**Your goal:**
Copy out exactly the lines from the first line of the material below through the line containing "stand_off = 8.4", and nothing beyond them.

**Record set:**
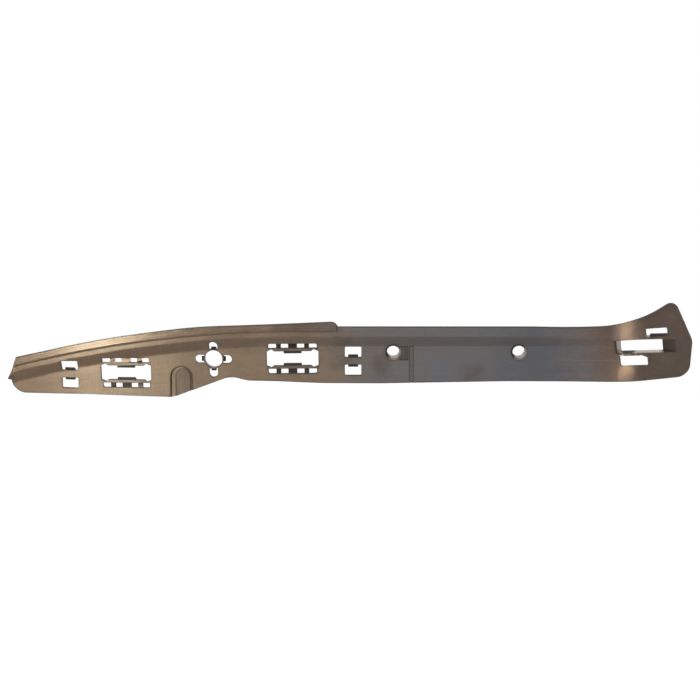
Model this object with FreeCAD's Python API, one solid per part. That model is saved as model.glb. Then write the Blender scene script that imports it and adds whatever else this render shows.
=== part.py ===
"""Bumper mounting bracket: one long moulded strip that holds the edge of a bumper cover to the side of a car.

Seen from the front, +X runs along the strip to the flared wing, +Z is up and the front face looks along -Y.
The origin is midway between the two fixing holes, on the plane where their collars bear on the car body.
Millimetres. The strip is modelled with the rear of its plate at Y = 0 and is moved onto the seat at the end.
"""
import FreeCAD
import Part
import math
import os

V = FreeCAD.Vector

# The sheet and its fold: a plate below, a sloping step, then a flange that stands in front of the plate
wall = 2.6
step_depth = 6.0
step_rise = 8.2
fold_z = 5.8
fold_reach = 1.5

# Along the strip: a long bend back and down at the left, a straight middle, a run-out of the step, the wing
bend_start_x = -136.0
bend_back_radius = 1200.0
bend_down_radius = 880.0
runout_start_x = 84.0
runout_end_x = 137.0
runout_rise = 4.2
runout_stations = 10
wing_bend_radius = 60.0
wing_angle = 25.0

# The lip: the upper band of the flange, left of the middle, set forward by a small step
lip_foot_z = 19.3
lip_step = 1.2
lip_rise = 1.2
lip_ease = 0.4
lip_end_x = -104.4

# Blank sizes from which the outline is trimmed, and how far cutters and roots reach
blank_low_z = -64.0
blank_high_z = 56.0
blank_left = 274.0
blank_wing = 60.0
blank_front_y = -60.0
blank_rear_y = 70.0
cut_front = 16.0
cut_rear = 10.0
root = 0.7

# Fixing holes, with collars that stand the plate off the car body
fixing_spacing = 110.0
fixing_hole_radius = 5.5
fixing_rim_radius = 6.4
fixing_rim_depth = 0.8
collar_radius = 8.2
stand_off = 8.4

# Locating hole at the left, with four slots round it and a nose in each
locator_x = -212.4
locator_z = -6.9
locator_radius = 7.8
locator_ring = 1.0
locator_length = 6.0
locator_slot_width = 7.4
locator_slot_reach = 16.2
locator_nose_width = 4.4
locator_nose_reach = 1.8
locator_nose_set_back = 1.8
locator_nose_rear = 0.6

# Clip windows, each with two sprung rails in a band above and below its main opening, three teeth that
# join each rail to the band's edge, and a tab in the middle of each rail. The third value is the tilt
window_places = ((-290.4, -21.0, 1.0), (-143.1, -5.9, 0.6))
window_width = 45.2
window_height = 26.9
window_corner = 1.6
band_inset = 1.4
band_height = 4.3
rail_middle_height = 2.75
rail_neck_height = 1.1
rail_foot_height = 2.7
rail_foot_run = 4.0
rail_neck_run = 0.4
rail_slope_run = 1.9
rail_set_back = 0.5
rail_behind = 0.6
tooth_middle_width = 7.8
tooth_side_width = 4.2
tooth_side_x = 12.3
tooth_set_back = 1.5
tooth_behind = 1.4
tab_width = 15.8
tab_height = 2.0
tab_root_height = 1.4
tab_set_back = 1.2
tab_behind = 3.0

# Small clip openings, one above and one below a bridge that carries a nose on each edge
pair_places = ((-341.2, -23.7), (-90.1, -8.1))
pair_width = 14.4
pair_height = 25.6
pair_corner = 0.8
bridge_height = 6.6
nose_width = 8.8
nose_reach = 2.2
nose_set_back = 1.5
nose_behind = 2.4

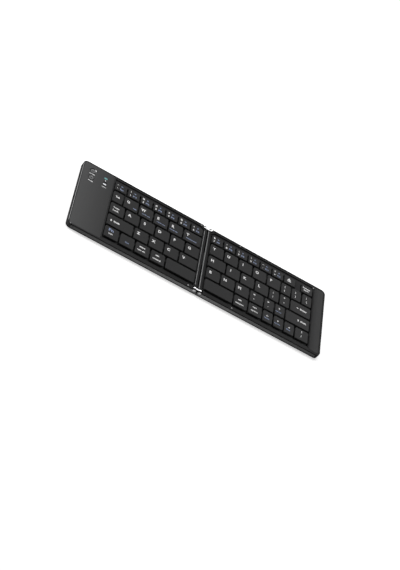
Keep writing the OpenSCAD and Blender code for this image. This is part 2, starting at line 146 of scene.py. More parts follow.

**Result for this exercise:**
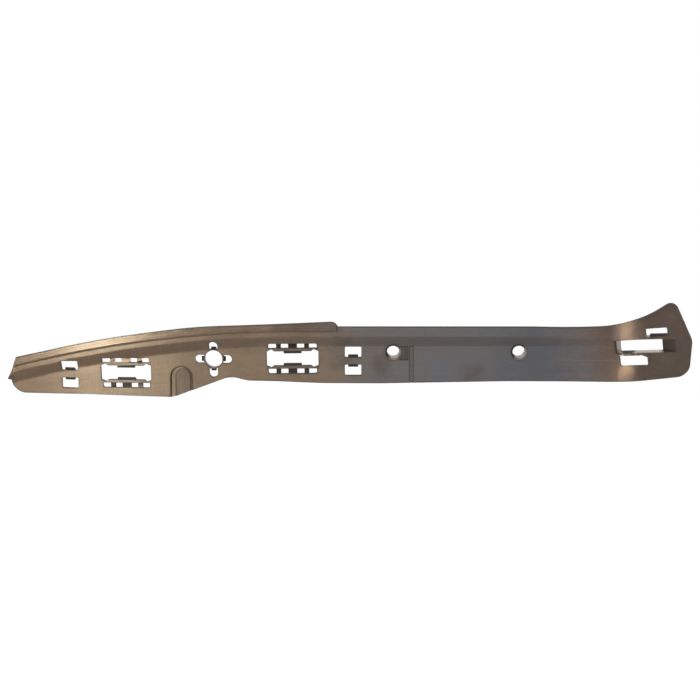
Model this object with FreeCAD's Python API, one solid per part. That model is saved as model.glb. Then write the Blender scene script that imports it and adds whatever else this render shows.
=== part.py ===
"""Bumper mounting bracket: one long moulded strip that holds the edge of a bumper cover to the side of a car.

Seen from the front, +X runs along the strip to the flared wing, +Z is up and the front face looks along -Y.
The origin is midway between the two fixing holes, on the plane where their collars bear on the car body.
Millimetres. The strip is modelled with the rear of its plate at Y = 0 and is moved onto the seat at the end.
"""
import FreeCAD
import Part
import math
import os

V = FreeCAD.Vector

# The sheet and its fold: a plate below, a sloping step, then a flange that stands in front of the plate
wall = 2.6
step_depth = 6.0
step_rise = 8.2
fold_z = 5.8
fold_reach = 1.5

# Along the strip: a long bend back and down at the left, a straight middle, a run-out of the step, the wing
bend_start_x = -136.0
bend_back_radius = 1200.0
bend_down_radius = 880.0
runout_start_x = 84.0
runout_end_x = 137.0
runout_rise = 4.2
runout_stations = 10
wing_bend_radius = 60.0
wing_angle = 25.0

# The lip: the upper band of the flange, left of the middle, set forward by a small step
lip_foot_z = 19.3
lip_step = 1.2
lip_rise = 1.2
lip_ease = 0.4
lip_end_x = -104.4

# Blank sizes from which the outline is trimmed, and how far cutters and roots reach
blank_low_z = -64.0
blank_high_z = 56.0
blank_left = 274.0
blank_wing = 60.0
blank_front_y = -60.0
blank_rear_y = 70.0
cut_front = 16.0
cut_rear = 10.0
root = 0.7

# Fixing holes, with collars that stand the plate off the car body
fixing_spacing = 110.0
fixing_hole_radius = 5.5
fixing_rim_radius = 6.4
fixing_rim_depth = 0.8
collar_radius = 8.2
stand_off = 8.4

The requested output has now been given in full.